Claimant requests payment for four hours and charges that he was improperly compensated for changing from one shift to another on February 21st. The Carrier argues that the following quotation from Rule 13(a) applies and that Claimant obtained his new position on the 2nd shift by reason of exercising seniority and not because .of a change caused solely by the Carrier.


    Rule 13 (a):


    "Employes changed from one shift to another will be paid time and one-half rate for the first shift of each change. Employes working two shifts or more on a new shift shall be considered transferred. This rule will not apply when shifts are changed in exercise of seniority or at employe's own request."


Numerous prior Awards of this Division have been cited by each party to support its respective arguments. Suffice to say that divergent views are expressed in the Awards upon which the parties rely.
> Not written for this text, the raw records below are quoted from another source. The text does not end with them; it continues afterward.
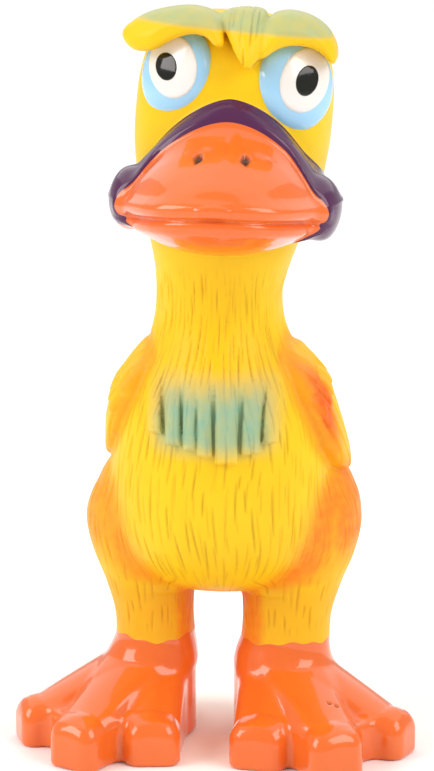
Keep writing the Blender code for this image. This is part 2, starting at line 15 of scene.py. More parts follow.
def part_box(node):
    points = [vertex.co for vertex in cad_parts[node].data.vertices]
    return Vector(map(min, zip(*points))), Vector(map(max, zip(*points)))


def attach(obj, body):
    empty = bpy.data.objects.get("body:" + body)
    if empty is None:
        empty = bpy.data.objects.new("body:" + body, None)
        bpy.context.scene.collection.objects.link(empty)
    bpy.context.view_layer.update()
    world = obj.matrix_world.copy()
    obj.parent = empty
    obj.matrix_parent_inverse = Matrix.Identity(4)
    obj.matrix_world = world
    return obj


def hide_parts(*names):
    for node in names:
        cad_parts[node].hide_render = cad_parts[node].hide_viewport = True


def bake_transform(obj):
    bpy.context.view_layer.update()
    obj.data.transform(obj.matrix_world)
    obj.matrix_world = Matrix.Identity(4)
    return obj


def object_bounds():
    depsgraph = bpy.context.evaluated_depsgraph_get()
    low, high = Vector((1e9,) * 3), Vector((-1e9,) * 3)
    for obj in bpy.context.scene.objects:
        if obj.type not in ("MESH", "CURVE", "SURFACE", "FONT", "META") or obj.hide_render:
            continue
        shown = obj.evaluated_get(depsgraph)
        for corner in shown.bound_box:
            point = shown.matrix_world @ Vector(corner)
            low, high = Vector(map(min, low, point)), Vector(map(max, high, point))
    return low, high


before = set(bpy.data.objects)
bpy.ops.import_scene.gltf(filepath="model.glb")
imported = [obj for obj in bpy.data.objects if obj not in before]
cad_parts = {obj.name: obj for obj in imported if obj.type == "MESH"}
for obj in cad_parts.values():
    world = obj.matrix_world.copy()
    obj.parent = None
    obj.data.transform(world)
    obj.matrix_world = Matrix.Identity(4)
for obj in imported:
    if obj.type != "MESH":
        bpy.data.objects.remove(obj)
cad_low, cad_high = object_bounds()
MM = 0.001
VOXEL = 0.6  # edge of the meshing grid


def box_mm(node):
    """A CAD node's lowest and highest corner."""
    low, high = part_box(node)
    return np.array(low) / MM, np.array(high) / MM


TORSO_TOP = box_mm("torso_skin")[1][2] + 0.15
COLLAR_LOW, COLLAR_HIGH = (corner[2] for corner in box_mm("neck_collar"))
NECK_MIDDLE = (COLLAR_LOW + COLLAR_HIGH) / 2
HEAD_BOTTOM = 120.0
HEAD_TOP = 176.4
TRUNK_BOTTOM = 37.2
LEG_TOP = 37.0
FOOT_TOP = box_mm("left_foot")[1][2]
VENT = (box_mm("squeaker_cap")[0] + box_mm("squeaker_cap")[1]) / 2
BACK = 3.0  # the leg line's Y
LEAN = math.radians(5.0)
LEAN_PIVOT = 112.0

# ---------------------------------------------------------------- shaping tools


def smooth_min(a, b, k):
    """The smaller of two distances, blended where they differ by less than k."""
    h = np.maximum(k - np.abs(a - b), 0) / k
    return np.minimum(a, b) - h * h * k * 0.25


def smooth_max(a, b, k):
    """The larger of two distances, blended where they differ by less than k."""
    return -smooth_min(-a, -b, k)


def ramp(low, high, t):
    """A soft step from 0 at low to 1 at high, which may also be the lower of the two."""
    s = np.clip((t - low) / (high - low), 0, 1)
    return s * s * (3 - 2 * s)


def curve(knots, samples=300):
    """A smooth curve through the knots: a function of their first value that gives arrays of the others."""
    k = np.array(knots, float)
    slopes = np.gradient(k[:, 1:], k[:, 0], axis=0)
    t = np.linspace(k[0, 0], k[-1, 0], samples)
    i = np.clip(np.searchsorted(k[:, 0], t, side="right") - 1, 0, len(k) - 2)
    span = (k[i + 1, 0] - k[i, 0])[:, None]
    s = ((t - k[i, 0])[:, None]) / span
    rows = (
        k[i, 1:] * (2 * s**3 - 3 * s**2 + 1)
        + slopes[i] * span * (s**3 - 2 * s**2 + s)
        + k[i + 1, 1:] * (3 * s**2 - 2 * s**3)
        + slopes[i + 1] * span * (s**3 - s**2)
    )
    return lambda at: [np.interp(at, t, column) for column in rows.T]


def ellipsoid(p, centre, radii):
    """About the distance to an ellipsoid."""
    q = (p - np.array(centre)) / np.array(radii)
    k0 = np.sqrt((q**2).sum(1))
    k1 = np.sqrt(((q / np.array(radii)) ** 2).sum(1))
    return k0 * (k0 - 1) / np.maximum(k1, 1e-6)


def bar(p, a, b, radius_a, radius_b):
    """A round bar from a to b, whose radius changes evenly."""
    a, b = np.array(a, float), np.array(b, float)
    along = b - a
    t = np.clip(((p - a) @ along) / (along @ along), 0, 1)
    return np.sqrt(((p - a - t[:, None] * along) ** 2).sum(1)) - (radius_a + (radius_b - radius_a) * t)


def bars(p, stations, k=1.5):
    """A tapering bar through stations of (x, y, z, radius)."""
    found = None
    for a, b in zip(stations, stations[1:]):
        d = bar(p, a[:3], b[:3], a[3], b[3])
        found = d if found is None else smooth_min(found, d, k)
    return found


def polygon(u, v, corners):
    """Signed distance in a plane to a closed outline."""
    c = np.array(corners, float)
    best = np.full(u.shape, 1e9)
    inside = np.zeros(u.shape, bool)
    for (ax, ay), (bx, by) in zip(c, np.roll(c, -1, 0)):
        ex, ey = bx - ax, by - ay
        t = np.clip(((u - ax) * ex + (v - ay) * ey) / (ex * ex + ey * ey), 0, 1)
        best = np.minimum(best, (u - ax - t * ex) ** 2 + (v - ay - t * ey) ** 2)
        crosses = ((ay > v) != (by > v)) & (u < ex * (v - ay) / (ey if ey else 1e-9) + ax)
        inside ^= crosses
    return np.where(inside, -1, 1) * np.sqrt(best)


def oval(x, y, half_width, depth, power=2.0):
    """Distance in a horizontal plane to a rounded oval."""
    u, v = np.abs(x) / half_width, np.abs(y) / depth
    g = u**power + v**power
    k0 = g ** (1 / power)
    slope = np.sqrt((u ** (power - 1) / half_width) ** 2 + (v ** (power - 1) / depth) ** 2)
    return (k0 - 1) / np.maximum(slope / np.maximum(g, 1e-6) ** ((power - 1) / power), 1e-6)


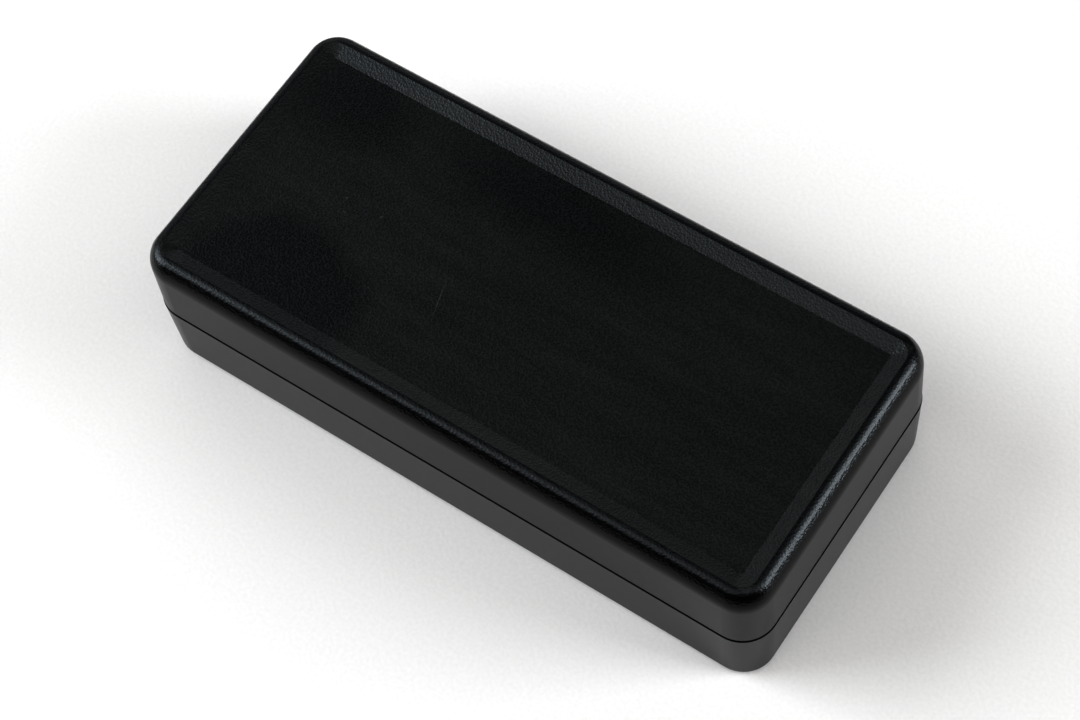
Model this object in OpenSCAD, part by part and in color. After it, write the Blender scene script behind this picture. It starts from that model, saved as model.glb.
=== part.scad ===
// Two-shell plastic project box with a bevelled label recess in its lid.
// Four self-tapping screws from underneath hold the shells together.
// Origin: centre of the underside. +X along the length, +Z up, millimetres.

/* [Case] */
// Length at the joint line
case_l = 100; // [80:1:140]
// Width at the joint line
case_w = 46; // [42:1:70]
// Height with the box closed
case_h = 25; // [23:0.5:32]
// Height of the joint line, which is the height of the bottom shell
joint_h = 12.8; // [11.5:0.1:14]
// Radius of the four upright corners at the joint line
corner_r = 5; // [4.4:0.1:7]
// Thickness of the side walls
wall_t = 2; // [1.8:0.1:2.4]
// Thickness of the bottom shell's floor
floor_t = 2; // [1.6:0.1:2.6]
// Thickness of the top shell's roof under the label recess
roof_t = 2; // [1.6:0.1:2.6]

/* [Moulded edges] */
// Draft angle of the top shell's walls
top_draft = 1.1; // [0.5:0.1:2.5]
// Draft angle of the bottom shell's walls
base_draft = 1.6; // [0.5:0.1:3]
// Radius of the rounded edge round the top
top_edge_r = 1.5; // [1:0.1:2.2]
// Radius of the wider shoulder that leads from the top shell's walls into that edge
shoulder_r = 4.1; // [2.5:0.1:5]
// Angle at which the shoulder passes into the edge, measured from the upright
shoulder_turn = 41; // [25:1:50]
// Radius of the edge round the underside
base_edge_r = 1.6; // [0.5:0.1:1.9]
// Radius of the edge between the walls and the floor or roof inside
inner_edge_r = 0.8; // [0.3:0.1:1]
// Width of the small chamfer on both shells' outer edges at the joint line
joint_chamfer = 0.2; // [0.05:0.01:0.25]
// How far the bottom shell stands proud of the top shell at the joint line
shell_step = 0.08; // [0.01:0.01:0.15]

/* [Label recess] */
// Depth of the recess floor below the rim
recess_depth = 0.8; // [0.4:0.1:1.4]
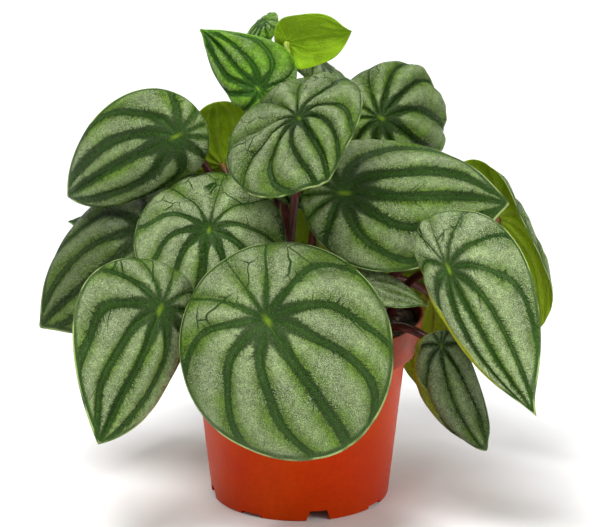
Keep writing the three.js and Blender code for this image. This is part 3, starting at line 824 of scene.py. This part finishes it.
def blade_finish(name, looks, gloss):
    """The skin of a blade: dark feathered stripes on silver green, a few thin veins, a green band inside a
    pale edge, the yellow spot over the stalk, a rolled strip on some margins, and a plainer underside.
    """
    material, tree, shader = new_material(name)
    u, v, share = attribute_parts(tree, "leaf_place")
    green, shade, seed = attribute_parts(tree, "leaf_tone")
    full, stripes, rolled = attribute_parts(tree, "leaf_stripes")
    beyond, squeeze, _ = attribute_parts(tree, "stripe_fit")
    side = attribute(tree, "leaf_side")
    veins = vein_field(u, v, stripes, beyond, seed)
    veins = veins._replace(distance=veins.distance * (1 + ramp(u, -0.3, 0.2) * (squeeze - 1)))
    place = object_place(tree)
    grain = noise(tree, place, SKIN_GRAIN, detail=2.0, roughness=0.65)
    speck = noise(tree, place, SKIN_SPECK, detail=1.0)
    cloud = noise(tree, place, SKIN_CLOUD, detail=2.0)
    patches = blade_noise(u, v, 3, seed + 9, detail=2.0) - 0.5
    glossy = blade_noise(u, v, 2.5, seed + 12)

    # The skin between the stripes
    between = at_most(abs(veins.number - veins.nearest) * 2, 1.0)
    greenness = green + patches * 1.3 + ramp(share, 0.75, 1.0, 0.0, 0.3)
    greenness = greenness + ramp(veins.number, 0.4, 1.3, 0.25, 0.0)
    # Greener towards the stripes: partly the skin's own colour, partly painted shade in the hollows along
    # them
    greenness = greenness + ramp(between, 0.25, 0.9, 0.55, -0.2)
    body = mixed(tree, ramp(greenness, 0.0, 1.2), looks.silver, looks.green)
    body = scaled(tree, body, ramp(grain, 0.28, 0.72, 0.55, 1.5) * ramp(cloud, 0.3, 0.7, 0.84, 1.16))
    # Painted shade and light: darker in the hollows along the stripes, lighter on the swelling between them
    body = scaled(tree, body, ramp(between, 0.1, 0.95, 0.74, 1.14))
    # Painted glints: pale specks laid on the skin in glossy patches, in place of light caught by its raised
    # cells
    painted_glint = ramp(noise(tree, place, SKIN_PAINTED_GLINT, detail=1.0), 0.54, 0.66) * ramp(glossy, 0.48, 0.6)
    body = mixed(tree, painted_glint * 0.75, body, looks.painted_glint)

    # Stripes and thin veins, which the plainest leaf goes without, and the margin
    marked = ramp(full, 0.003, 0.012)
    stripe = stripe_mask(tree, veins, u, v, seed, full) * marked
    core = ramp(veins.distance / full, 0.1, 0.8, 1.35, 0.8)
    deep = scaled(tree, looks.stripe, ramp(grain, 0.3, 0.75, 0.65, 1.5) * core)
    thread = thin_veins(tree, veins, u, v, share, seed)
    body = mixed(tree, thread * marked, body, looks.stripe)
    body = mixed(tree, stripe * ramp(grain, 0.2, 0.55, 0.72, 0.97), body, deep)
    body = scaled(tree, body, ramp(speck, 0.34, 0.66, 0.62, 1.42))
    body = margin_colour(tree, body, looks, u, v, share, seed, rolled, grain)
    # Each leaf's brightness: partly its own tone, partly painted shade on leaves that hang in shadow
    body = scaled(tree, body, shade)

    # The underside and the relief
    rib = ramp(veins.distance, 0.0, 0.022, 1.0, 0.0)
    beneath = mixed(tree, rib * 0.2, looks.under, looks.under_vein)
    beneath = scaled(tree, beneath, ramp(grain, 0.3, 0.7, 0.85, 1.15) * (patches * 0.5 + 1))
    relief = grain * ramp(glossy, 0.4, 0.6, 0.8, 2.2) + cloud - thread * 0.5 - stripe * 0.5
    coat(tree, shader, {
        "Base Color": mixed(tree, ramp(side, 0.35, 0.65), beneath, body),
        "Roughness": ramp(cloud, 0.3, 0.7, gloss - 0.08, gloss + 0.08) + (1 - side) * 0.15,
        "Specular IOR Level": 0.34, "Specular Tint": (0.85, 1, 0.6, 1),
        "Subsurface Weight": 0.08, "Subsurface Radius": (0.5, 1.0, 0.2), "Subsurface Scale": 0.002,
        "Normal": bumped(tree, relief, 0.8, 0.0009),
    })
    return material


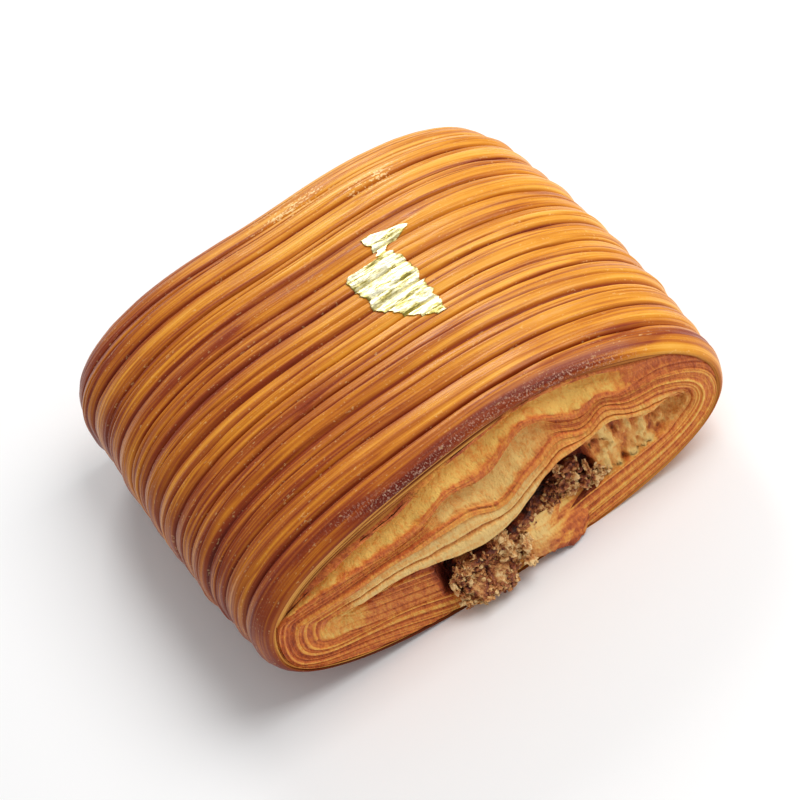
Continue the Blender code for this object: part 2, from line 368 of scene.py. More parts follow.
def lipRows(angle, end):
    inner = lipLevels(angle, end)
    levels = mix(inner, 1.0, np.linspace(0, 1, wrap["lipRows"])[:-1, None])
    ridge = 0.0 if end < 0 else float(ribs["count"])
    rimX, rimZ = section(angle, ridge / ribs["count"])
    coreX, coreZ = corePoints(angle)
    x, z = mix(coreX, rimX, levels), mix(coreZ, rimZ, levels)
    thickness = np.hypot(rimX - coreX, rimZ - coreZ)
    inward = (1 - levels) / (1 - inner)
    depth = (1 - levels) * thickness
    lines = softNoise(depth / 0.0006, x * 22, z * 22, 31)
    lines = lines + 0.6 * softNoise(depth / 0.00028, x * 30, z * 30, 32)
    recess = 0.0004 * inward + 0.0008 * smooth(depth / 0.004 - 0.2)
    recess = recess + 0.00030 * (lines + 1) * smooth(inward * 4)
    y = end * (roll["length"] / 2 - np.maximum(recess, 0))
    order = slice(None) if end < 0 else slice(None, None, -1)
    return [value[order] for value in np.broadcast_arrays(x, y, z, np.clip(0.40 + 0.50 * lines, 0, 1), 1.0)]


def wallRows(angle, depths, end):
    ridge = 0.0 if end < 0 else float(ribs["count"])
    rimX, rimZ = section(angle, ridge / ribs["count"])
    coreX, coreZ = corePoints(angle)
    inner = lipLevels(angle, end)
    x, z = mix(coreX, rimX, inner), mix(coreZ, rimZ, inner)
    y = end * (roll["length"] / 2 - depths)
    return x, y, z, 0.9, 1.0


def makeWrap():
    angle = around(wrap["around"])
    depths = steps(wrap["wallDepth"], 0.0006, wrap["wallRows"])
    ridge = steps(0, ribs["count"], wrap["skinRows"])
    x, y, z, dark = skinPoints(angle, ridge)
    skin = (x, y, z, dark, 0.0)
    parts = [wallRows(angle, depths, -1), lipRows(angle, -1), skin, lipRows(angle, 1)]
    parts.append(wallRows(angle, depths[::-1], 1))
    x, y, z, dark, lip = (np.concatenate([value, value[:1]]) for value in stacked(parts))
    fromFront = y + roll["length"] / 2
    y = y + rimSetBack(x, z, y)
    onLeft, onRight, half = wrap["burnt"]
    middle = mix(onLeft, onRight, smooth((x + 0.034) / 0.030))
    streaks = layeredNoise(x * 45, fromFront * 2600, z * 45, 41)
    away = fromFront - middle - 0.0007 * softNoise(x * 70, 0.0, z * 70, 43)
    burnt = bell(away / half) * (0.75 + 0.45 * streaks)
    burnt = np.clip(burnt, 0, 1) * smooth((z - 0.020) / 0.012) * (1 - lip)
    burnt = burnt * smooth((0.050 - x) / 0.02) * mix(0.25, 1, smooth((x + 0.034) / 0.014))
    bakeAndShade = bakeAndShadeShare(x, y, z)
    rib = fromFront / roll["length"] * ribs["count"]
    values = {"groove": dark, "cutLip": lip, "burnt": burnt, "bakeAndShade": bakeAndShade, "rib": rib}
    piece = shapedGrid("wrap", seated(x, y, z), values)
    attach(piece, "root")
    return piece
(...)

We believe that, as applied to the facts before us, not only will the intent of the parties who are signatory to the applicable agreement be best expressed but also continuity will be maintained if we follow the Awards which have held that when jobs, or shifts, are abolished due to economic reasons, whereby an employe can accept furloughed status or exercise seniority to acquire a new position on another shift such is not a change in shift as ccntemplated by the provision of Rule 13 and the time and one-half rate is not applicable.


    For the reasons stated above the claim must be denied.


                  AWARD


    Claim denied.


              NATIONAL RAILROAD ADJUSTMENT BOARD By Order of SECOND DIVISION


              ATTEST: Harry J. Sassaman

              Executive Secretary


Dated at Chicago, Illinois, this 2nd day of July 1964.